_OBJECTIVE_: Repeat exactly the lines from the start through the line with "TAIL_POWER = 3.1", both ends included.

_DATA FOR PROCESSING_:
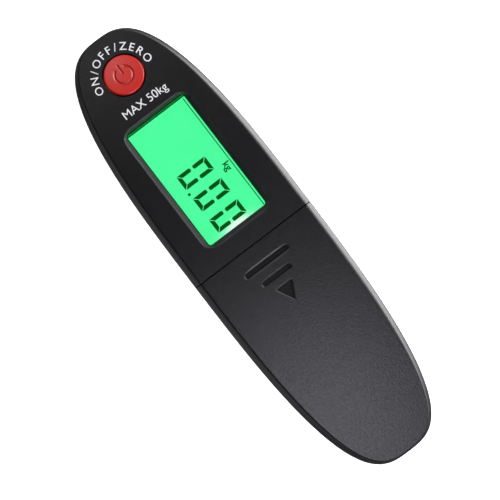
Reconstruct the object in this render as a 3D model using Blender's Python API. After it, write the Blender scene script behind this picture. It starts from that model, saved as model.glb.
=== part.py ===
"""A digital luggage scale: an arched black handle with a lit display, a red power button, a sliding battery
cover and a steel hook that folds into its underside.

Lengths in this file are millimetres. MM turns them into Blender's metres when a mesh or an empty is made.
+X runs from the button end (the head) to the battery end (the tail), +Y is across the handle, and +Z is up
out of the display. The origin is on the surface that the scale lies on, under the middle of the handle.
"""

import math

import bmesh
import bpy
from mathutils import Matrix, Vector

MM = 0.001

# Casing: plan outline, two half superellipses that meet at their widest section
PLAN_CENTRE = -5.0
HEAD_REACH = 70.0
TAIL_REACH = 80.0
HALF_WIDTH = 20.75
HEAD_POWER = 2.85
TAIL_POWER = 3.1

# Casing: heights and curvature
HEIGHT = 30.0
ARCH_RADIUS = 290.0
CROWN_RADIUS = 300.0
FACE_INSET = 1.9
UPPER_DEPTH = 8.0
WALL = 2.0
BELLY_RISE = 7.0
BELLY_REACH = 58.0
FOOT_SINK = 1.0
TIP_START = 66.0
TIP_REACH = 75.0
HULL_POWER = 3.2
TIP_POWER = 2.4
PARTING_GAP = 0.3
CLEARANCE = 0.3

# Display, in a frame tilted to the face at the middle of the window
DISPLAY_X = -27.0
WINDOW_OPENING = (42.0, 23.0)
WINDOW_VIEW = (39.6, 20.7)
WINDOW_DEPTH = 2.1
WINDOW_SIZE = (42.8, 23.8)
WINDOW_THICKNESS = 1.2
LCD_SIZE = (42.0, 23.0)
LCD_THICKNESS = 2.2
BACKLIGHT_SIZE = (39.0, 20.0)
BACKLIGHT_THICKNESS = 2.5
HOLDER_SIZE = (45.4, 26.8)
BOARD_DEPTH = 9.4
BOARD_THICKNESS = 1.2
BOARD_HALF_WIDTH = 13.4
BOARD_TONGUE_HALF_WIDTH = 7.2

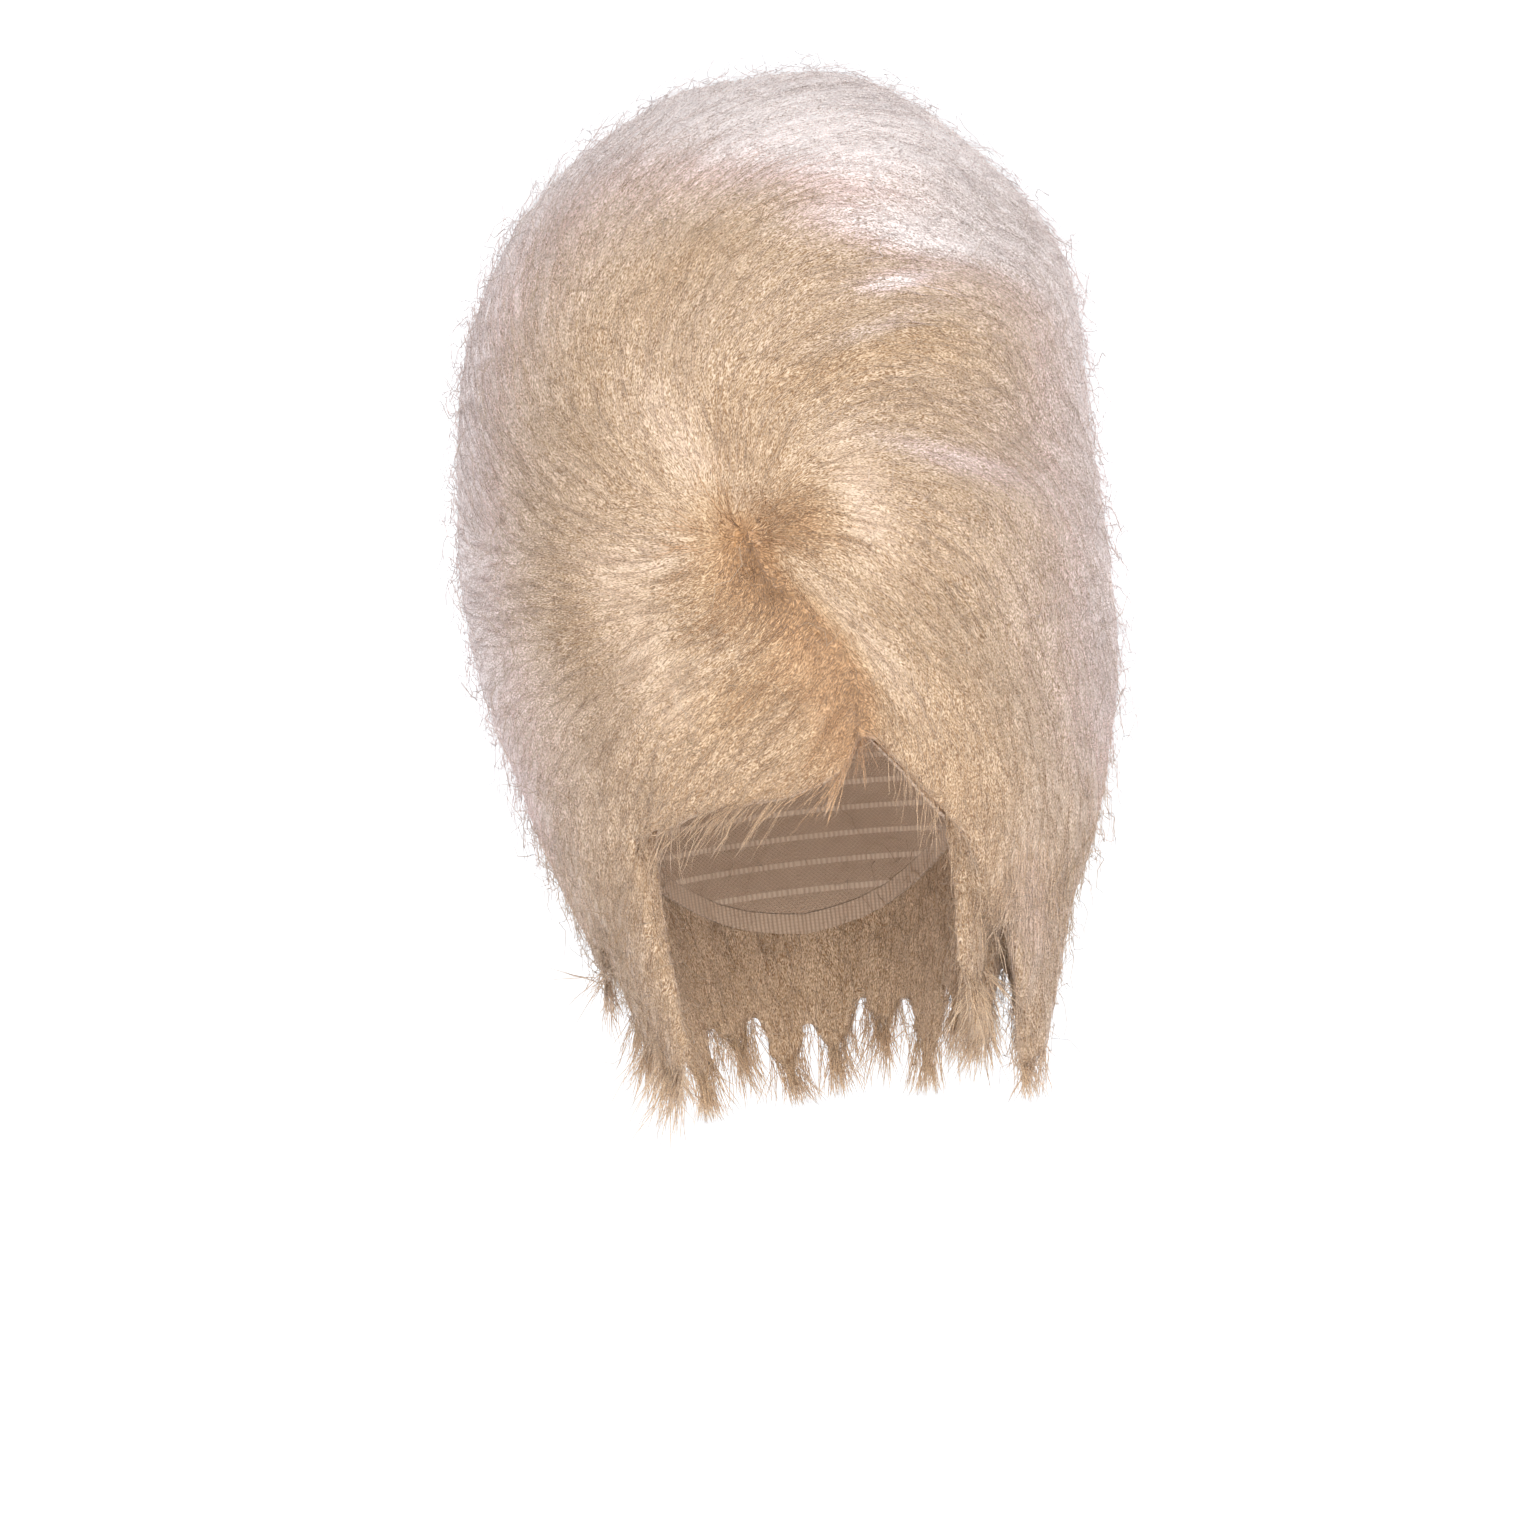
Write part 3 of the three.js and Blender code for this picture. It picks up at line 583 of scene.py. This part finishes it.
def brightness(places, normals):
    """What its place adds to a hair's tone: less at the parting and low down, more at the sides."""
    front = places[:, [0, 2]] / MM
    gap, side = from_parting(front)
    shade = CREASE_SHADE * np.exp(-(gap / CREASE_REACH) ** 2)
    shade += ROOT_SHADE * np.exp(-(gap / ROOT_SHADE_REACH) ** 2) * (side < 0)
    shade += faded("shade low down", -front[:, 1])
    tone = (patches_at(front, "tone") - shade) * (1 - faded("behind", places[:, 1] / MM))
    edge = faded("light at the sides", normals[:, 1])
    return tone + edge * (1 - faded("light at the back", places[:, 1] / MM))


def keep_values(mesh, **named):
    """Stores a value for each corner under each name, for the material to read."""
    for name, values in named.items():
        values = np.asarray(values, np.float32)
        kind, key = ("FLOAT_VECTOR", "vector") if values.ndim == 2 else ("FLOAT", "value")
        layer = mesh.attributes.new(name, kind, "POINT")
        layer.data.foreach_set(key, values.ravel())


PLAIN_LIGHT = 0.84  # how light a hair of no tone is, by the colours of the table
TONE_LIGHT = 0.2  # how much lighter it gets with its tone
LEAST_LIGHT = 0.35
MOST_LIGHT = 1.25
TONE_PALE = 0.21  # how much paler it gets with its tone
PALE_UP_TO = 0.75  # the tone from which it gets no paler


def hair_colour_group():
    """Turns paleness and tone into the colour of the hair."""
    group = bpy.data.node_groups.new("hair_colour", "ShaderNodeTree")
    group.interface.new_socket("Pale", in_out="INPUT", socket_type="NodeSocketFloat")
    group.interface.new_socket("Tone", in_out="INPUT", socket_type="NodeSocketFloat")
    group.interface.new_socket("Colour", in_out="OUTPUT", socket_type="NodeSocketColor")
    given = group.nodes.new("NodeGroupInput")
    out = group.nodes.new("NodeGroupOutput")
    ramp = group.nodes.new("ShaderNodeValToRGB")
    stops = ramp.color_ramp.elements
    for stop, colour in zip(stops, (HAIR_COLOURS[0], HAIR_COLOURS[-1])):
        stop.color = colour["colour"]
    for colour in HAIR_COLOURS[1:-1]:
        stops.new(colour["pale"]).color = colour["colour"]
    limited = worked_out(group, "MINIMUM", given.outputs["Tone"], PALE_UP_TO)
    pale = worked_out(group, "MULTIPLY_ADD", limited, TONE_PALE, given.outputs["Pale"])
    group.links.new(pale, ramp.inputs["Fac"])
    light = worked_out(group, "MULTIPLY_ADD", given.outputs["Tone"], TONE_LIGHT, PLAIN_LIGHT)
    light = worked_out(group, "MINIMUM", worked_out(group, "MAXIMUM", light, LEAST_LIGHT), MOST_LIGHT)
    shade = group.nodes.new("ShaderNodeHueSaturation")
    group.links.new(light, shade.inputs["Value"])
    group.links.new(ramp.outputs["Color"], shade.inputs["Color"])
    group.links.new(shade.outputs["Color"], out.inputs["Colour"])
    return group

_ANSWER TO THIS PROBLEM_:
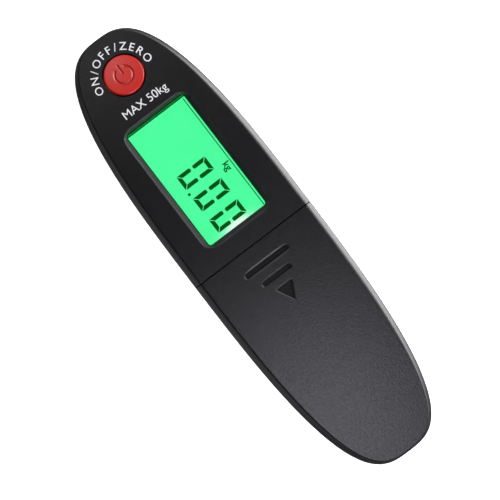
Reconstruct the object in this render as a 3D model using Blender's Python API. After it, write the Blender scene script behind this picture. It starts from that model, saved as model.glb.
=== part.py ===
"""A digital luggage scale: an arched black handle with a lit display, a red power button, a sliding battery
cover and a steel hook that folds into its underside.

Lengths in this file are millimetres. MM turns them into Blender's metres when a mesh or an empty is made.
+X runs from the button end (the head) to the battery end (the tail), +Y is across the handle, and +Z is up
out of the display. The origin is on the surface that the scale lies on, under the middle of the handle.
"""

import math

import bmesh
import bpy
from mathutils import Matrix, Vector

MM = 0.001

# Casing: plan outline, two half superellipses that meet at their widest section
PLAN_CENTRE = -5.0
HEAD_REACH = 70.0
TAIL_REACH = 80.0
HALF_WIDTH = 20.75
HEAD_POWER = 2.85
TAIL_POWER = 3.1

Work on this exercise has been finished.